**GOAL OF THE EXERCISE**
Reproduce the listing verbatim.

Structured object records:
((
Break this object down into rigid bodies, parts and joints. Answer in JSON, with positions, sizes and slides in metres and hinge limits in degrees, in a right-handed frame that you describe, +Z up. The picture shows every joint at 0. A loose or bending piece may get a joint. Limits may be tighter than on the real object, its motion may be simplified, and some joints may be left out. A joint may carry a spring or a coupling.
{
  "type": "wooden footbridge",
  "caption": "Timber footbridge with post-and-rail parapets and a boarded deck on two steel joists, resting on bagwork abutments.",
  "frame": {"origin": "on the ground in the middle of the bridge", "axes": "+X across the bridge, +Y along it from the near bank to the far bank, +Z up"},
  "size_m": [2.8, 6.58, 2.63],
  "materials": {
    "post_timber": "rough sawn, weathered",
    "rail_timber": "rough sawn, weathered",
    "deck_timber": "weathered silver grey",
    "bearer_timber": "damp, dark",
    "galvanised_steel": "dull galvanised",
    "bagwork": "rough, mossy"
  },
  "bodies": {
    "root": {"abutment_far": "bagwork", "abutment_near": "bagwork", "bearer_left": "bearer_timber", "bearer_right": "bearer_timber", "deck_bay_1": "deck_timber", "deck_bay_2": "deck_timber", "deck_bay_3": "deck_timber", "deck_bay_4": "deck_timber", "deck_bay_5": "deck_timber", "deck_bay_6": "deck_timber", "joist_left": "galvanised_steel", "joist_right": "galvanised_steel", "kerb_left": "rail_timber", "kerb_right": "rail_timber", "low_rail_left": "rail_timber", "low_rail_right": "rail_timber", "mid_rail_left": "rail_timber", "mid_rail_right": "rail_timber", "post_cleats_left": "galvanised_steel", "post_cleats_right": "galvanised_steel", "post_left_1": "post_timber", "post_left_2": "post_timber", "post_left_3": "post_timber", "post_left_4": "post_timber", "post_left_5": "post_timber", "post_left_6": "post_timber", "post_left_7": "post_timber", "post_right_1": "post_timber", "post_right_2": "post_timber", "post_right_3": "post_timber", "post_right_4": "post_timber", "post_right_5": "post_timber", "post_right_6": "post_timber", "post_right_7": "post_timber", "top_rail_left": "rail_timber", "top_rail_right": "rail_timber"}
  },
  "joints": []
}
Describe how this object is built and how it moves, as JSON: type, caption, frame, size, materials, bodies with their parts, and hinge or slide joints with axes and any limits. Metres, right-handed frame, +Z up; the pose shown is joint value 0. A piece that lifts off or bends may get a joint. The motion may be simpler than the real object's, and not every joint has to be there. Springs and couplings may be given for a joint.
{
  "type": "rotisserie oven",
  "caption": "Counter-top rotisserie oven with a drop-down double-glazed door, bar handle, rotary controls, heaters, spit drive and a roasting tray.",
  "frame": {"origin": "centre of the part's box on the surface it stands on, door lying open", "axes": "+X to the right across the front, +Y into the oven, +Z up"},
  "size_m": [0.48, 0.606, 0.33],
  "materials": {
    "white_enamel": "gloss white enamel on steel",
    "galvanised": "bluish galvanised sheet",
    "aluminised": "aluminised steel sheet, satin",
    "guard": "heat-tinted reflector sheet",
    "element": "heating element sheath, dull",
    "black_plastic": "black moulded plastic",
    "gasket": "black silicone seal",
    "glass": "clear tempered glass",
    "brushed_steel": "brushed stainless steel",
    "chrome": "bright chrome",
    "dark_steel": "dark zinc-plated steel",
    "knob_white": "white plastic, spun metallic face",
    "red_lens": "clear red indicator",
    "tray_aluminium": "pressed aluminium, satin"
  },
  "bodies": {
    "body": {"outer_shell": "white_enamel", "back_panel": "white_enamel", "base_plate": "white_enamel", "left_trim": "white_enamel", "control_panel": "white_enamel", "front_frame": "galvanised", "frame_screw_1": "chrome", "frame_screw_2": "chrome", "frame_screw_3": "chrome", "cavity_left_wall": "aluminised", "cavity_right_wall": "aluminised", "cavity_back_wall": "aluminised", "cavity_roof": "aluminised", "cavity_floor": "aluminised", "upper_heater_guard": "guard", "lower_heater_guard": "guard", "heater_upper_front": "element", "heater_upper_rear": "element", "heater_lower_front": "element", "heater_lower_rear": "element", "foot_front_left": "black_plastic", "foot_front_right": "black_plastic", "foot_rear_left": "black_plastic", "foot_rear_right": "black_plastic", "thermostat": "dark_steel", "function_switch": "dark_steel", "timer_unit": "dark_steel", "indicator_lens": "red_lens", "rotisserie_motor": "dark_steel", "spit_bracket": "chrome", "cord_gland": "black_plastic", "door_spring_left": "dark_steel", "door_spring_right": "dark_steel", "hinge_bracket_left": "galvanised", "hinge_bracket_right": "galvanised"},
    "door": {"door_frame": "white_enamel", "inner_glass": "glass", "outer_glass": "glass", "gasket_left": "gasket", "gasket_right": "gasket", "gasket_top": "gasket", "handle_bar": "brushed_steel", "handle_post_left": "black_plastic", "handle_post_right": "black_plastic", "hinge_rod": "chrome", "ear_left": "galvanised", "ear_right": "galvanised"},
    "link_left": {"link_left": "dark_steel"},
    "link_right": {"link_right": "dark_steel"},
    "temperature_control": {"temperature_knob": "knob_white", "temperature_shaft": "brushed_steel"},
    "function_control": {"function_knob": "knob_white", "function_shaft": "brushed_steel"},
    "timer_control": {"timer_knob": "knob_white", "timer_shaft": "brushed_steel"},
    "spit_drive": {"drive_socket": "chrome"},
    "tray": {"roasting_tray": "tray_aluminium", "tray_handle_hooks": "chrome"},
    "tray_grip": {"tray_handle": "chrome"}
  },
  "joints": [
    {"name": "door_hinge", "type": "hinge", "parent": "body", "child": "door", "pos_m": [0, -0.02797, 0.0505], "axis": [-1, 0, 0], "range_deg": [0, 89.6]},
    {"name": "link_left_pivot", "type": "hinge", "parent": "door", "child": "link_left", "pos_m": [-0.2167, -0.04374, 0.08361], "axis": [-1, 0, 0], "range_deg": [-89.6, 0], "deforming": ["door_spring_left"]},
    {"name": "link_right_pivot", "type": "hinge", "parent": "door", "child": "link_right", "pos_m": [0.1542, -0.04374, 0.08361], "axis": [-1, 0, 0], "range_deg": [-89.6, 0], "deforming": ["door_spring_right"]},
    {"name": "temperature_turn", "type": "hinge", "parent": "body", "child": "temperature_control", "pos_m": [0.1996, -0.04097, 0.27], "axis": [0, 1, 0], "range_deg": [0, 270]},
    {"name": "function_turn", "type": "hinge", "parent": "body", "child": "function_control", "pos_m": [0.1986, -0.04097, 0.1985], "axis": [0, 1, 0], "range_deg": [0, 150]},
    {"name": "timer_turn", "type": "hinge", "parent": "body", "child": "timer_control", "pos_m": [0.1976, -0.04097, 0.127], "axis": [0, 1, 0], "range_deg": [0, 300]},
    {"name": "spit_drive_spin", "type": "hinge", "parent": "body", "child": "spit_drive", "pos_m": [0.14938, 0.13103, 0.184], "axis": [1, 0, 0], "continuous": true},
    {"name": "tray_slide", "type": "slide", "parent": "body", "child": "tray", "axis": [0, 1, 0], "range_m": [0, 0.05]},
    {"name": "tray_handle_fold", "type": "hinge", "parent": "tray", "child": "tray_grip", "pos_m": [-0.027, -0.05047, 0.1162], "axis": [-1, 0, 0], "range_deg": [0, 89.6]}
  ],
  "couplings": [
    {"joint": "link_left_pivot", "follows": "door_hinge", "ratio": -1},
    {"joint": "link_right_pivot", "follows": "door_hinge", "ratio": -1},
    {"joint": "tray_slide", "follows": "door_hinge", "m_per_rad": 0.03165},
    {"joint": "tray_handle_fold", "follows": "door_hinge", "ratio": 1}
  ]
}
))
**ANSWER TO THE EXERCISE**
Break this object down into rigid bodies, parts and joints. Answer in JSON, with positions, sizes and slides in metres and hinge limits in degrees, in a right-handed frame that you describe, +Z up. The picture shows every joint at 0. A loose or bending piece may get a joint. Limits may be tighter than on the real object, its motion may be simplified, and some joints may be left out. A joint may carry a spring or a coupling.
{
  "type": "wooden footbridge",
  "caption": "Timber footbridge with post-and-rail parapets and a boarded deck on two steel joists, resting on bagwork abutments.",
  "frame": {"origin": "on the ground in the middle of the bridge", "axes": "+X across the bridge, +Y along it from the near bank to the far bank, +Z up"},
  "size_m": [2.8, 6.58, 2.63],
  "materials": {
    "post_timber": "rough sawn, weathered",
    "rail_timber": "rough sawn, weathered",
    "deck_timber": "weathered silver grey",
    "bearer_timber": "damp, dark",
    "galvanised_steel": "dull galvanised",
    "bagwork": "rough, mossy"
  },
  "bodies": {
    "root": {"abutment_far": "bagwork", "abutment_near": "bagwork", "bearer_left": "bearer_timber", "bearer_right": "bearer_timber", "deck_bay_1": "deck_timber", "deck_bay_2": "deck_timber", "deck_bay_3": "deck_timber", "deck_bay_4": "deck_timber", "deck_bay_5": "deck_timber", "deck_bay_6": "deck_timber", "joist_left": "galvanised_steel", "joist_right": "galvanised_steel", "kerb_left": "rail_timber", "kerb_right": "rail_timber", "low_rail_left": "rail_timber", "low_rail_right": "rail_timber", "mid_rail_left": "rail_timber", "mid_rail_right": "rail_timber", "post_cleats_left": "galvanised_steel", "post_cleats_right": "galvanised_steel", "post_left_1": "post_timber", "post_left_2": "post_timber", "post_left_3": "post_timber", "post_left_4": "post_timber", "post_left_5": "post_timber", "post_left_6": "post_timber", "post_left_7": "post_timber", "post_right_1": "post_timber", "post_right_2": "post_timber", "post_right_3": "post_timber", "post_right_4": "post_timber", "post_right_5": "post_timber", "post_right_6": "post_timber", "post_right_7": "post_timber", "top_rail_left": "rail_timber", "top_rail_right": "rail_timber"}
  },
  "joints": []
}
Describe how this object is built and how it moves, as JSON: type, caption, frame, size, materials, bodies with their parts, and hinge or slide joints with axes and any limits. Metres, right-handed frame, +Z up; the pose shown is joint value 0. A piece that lifts off or bends may get a joint. The motion may be simpler than the real object's, and not every joint has to be there. Springs and couplings may be given for a joint.
{
  "type": "rotisserie oven",
  "caption": "Counter-top rotisserie oven with a drop-down double-glazed door, bar handle, rotary controls, heaters, spit drive and a roasting tray.",
  "frame": {"origin": "centre of the part's box on the surface it stands on, door lying open", "axes": "+X to the right across the front, +Y into the oven, +Z up"},
  "size_m": [0.48, 0.606, 0.33],
  "materials": {
    "white_enamel": "gloss white enamel on steel",
    "galvanised": "bluish galvanised sheet",
    "aluminised": "aluminised steel sheet, satin",
    "guard": "heat-tinted reflector sheet",
    "element": "heating element sheath, dull",
    "black_plastic": "black moulded plastic",
    "gasket": "black silicone seal",
    "glass": "clear tempered glass",
    "brushed_steel": "brushed stainless steel",
    "chrome": "bright chrome",
    "dark_steel": "dark zinc-plated steel",
    "knob_white": "white plastic, spun metallic face",
    "red_lens": "clear red indicator",
    "tray_aluminium": "pressed aluminium, satin"
  },
  "bodies": {
    "body": {"outer_shell": "white_enamel", "back_panel": "white_enamel", "base_plate": "white_enamel", "left_trim": "white_enamel", "control_panel": "white_enamel", "front_frame": "galvanised", "frame_screw_1": "chrome", "frame_screw_2": "chrome", "frame_screw_3": "chrome", "cavity_left_wall": "aluminised", "cavity_right_wall": "aluminised", "cavity_back_wall": "aluminised", "cavity_roof": "aluminised", "cavity_floor": "aluminised", "upper_heater_guard": "guard", "lower_heater_guard": "guard", "heater_upper_front": "element", "heater_upper_rear": "element", "heater_lower_front": "element", "heater_lower_rear": "element", "foot_front_left": "black_plastic", "foot_front_right": "black_plastic", "foot_rear_left": "black_plastic", "foot_rear_right": "black_plastic", "thermostat": "dark_steel", "function_switch": "dark_steel", "timer_unit": "dark_steel", "indicator_lens": "red_lens", "rotisserie_motor": "dark_steel", "spit_bracket": "chrome", "cord_gland": "black_plastic", "door_spring_left": "dark_steel", "door_spring_right": "dark_steel", "hinge_bracket_left": "galvanised", "hinge_bracket_right": "galvanised"},
    "door": {"door_frame": "white_enamel", "inner_glass": "glass", "outer_glass": "glass", "gasket_left": "gasket", "gasket_right": "gasket", "gasket_top": "gasket", "handle_bar": "brushed_steel", "handle_post_left": "black_plastic", "handle_post_right": "black_plastic", "hinge_rod": "chrome", "ear_left": "galvanised", "ear_right": "galvanised"},
    "link_left": {"link_left": "dark_steel"},
    "link_right": {"link_right": "dark_steel"},
    "temperature_control": {"temperature_knob": "knob_white", "temperature_shaft": "brushed_steel"},
    "function_control": {"function_knob": "knob_white", "function_shaft": "brushed_steel"},
    "timer_control": {"timer_knob": "knob_white", "timer_shaft": "brushed_steel"},
    "spit_drive": {"drive_socket": "chrome"},
    "tray": {"roasting_tray": "tray_aluminium", "tray_handle_hooks": "chrome"},
    "tray_grip": {"tray_handle": "chrome"}
  },
  "joints": [
    {"name": "door_hinge", "type": "hinge", "parent": "body", "child": "door", "pos_m": [0, -0.02797, 0.0505], "axis": [-1, 0, 0], "range_deg": [0, 89.6]},
    {"name": "link_left_pivot", "type": "hinge", "parent": "door", "child": "link_left", "pos_m": [-0.2167, -0.04374, 0.08361], "axis": [-1, 0, 0], "range_deg": [-89.6, 0], "deforming": ["door_spring_left"]},
    {"name": "link_right_pivot", "type": "hinge", "parent": "door", "child": "link_right", "pos_m": [0.1542, -0.04374, 0.08361], "axis": [-1, 0, 0], "range_deg": [-89.6, 0], "deforming": ["door_spring_right"]},
    {"name": "temperature_turn", "type": "hinge", "parent": "body", "child": "temperature_control", "pos_m": [0.1996, -0.04097, 0.27], "axis": [0, 1, 0], "range_deg": [0, 270]},
    {"name": "function_turn", "type": "hinge", "parent": "body", "child": "function_control", "pos_m": [0.1986, -0.04097, 0.1985], "axis": [0, 1, 0], "range_deg": [0, 150]},
    {"name": "timer_turn", "type": "hinge", "parent": "body", "child": "timer_control", "pos_m": [0.1976, -0.04097, 0.127], "axis": [0, 1, 0], "range_deg": [0, 300]},
    {"name": "spit_drive_spin", "type": "hinge", "parent": "body", "child": "spit_drive", "pos_m": [0.14938, 0.13103, 0.184], "axis": [1, 0, 0], "continuous": true},
    {"name": "tray_slide", "type": "slide", "parent": "body", "child": "tray", "axis": [0, 1, 0], "range_m": [0, 0.05]},
    {"name": "tray_handle_fold", "type": "hinge", "parent": "tray", "child": "tray_grip", "pos_m": [-0.027, -0.05047, 0.1162], "axis": [-1, 0, 0], "range_deg": [0, 89.6]}
  ],
  "couplings": [
    {"joint": "link_left_pivot", "follows": "door_hinge", "ratio": -1},
    {"joint": "link_right_pivot", "follows": "door_hinge", "ratio": -1},
    {"joint": "tray_slide", "follows": "door_hinge", "m_per_rad": 0.03165},
    {"joint": "tray_handle_fold", "follows": "door_hinge", "ratio": 1}
  ]
}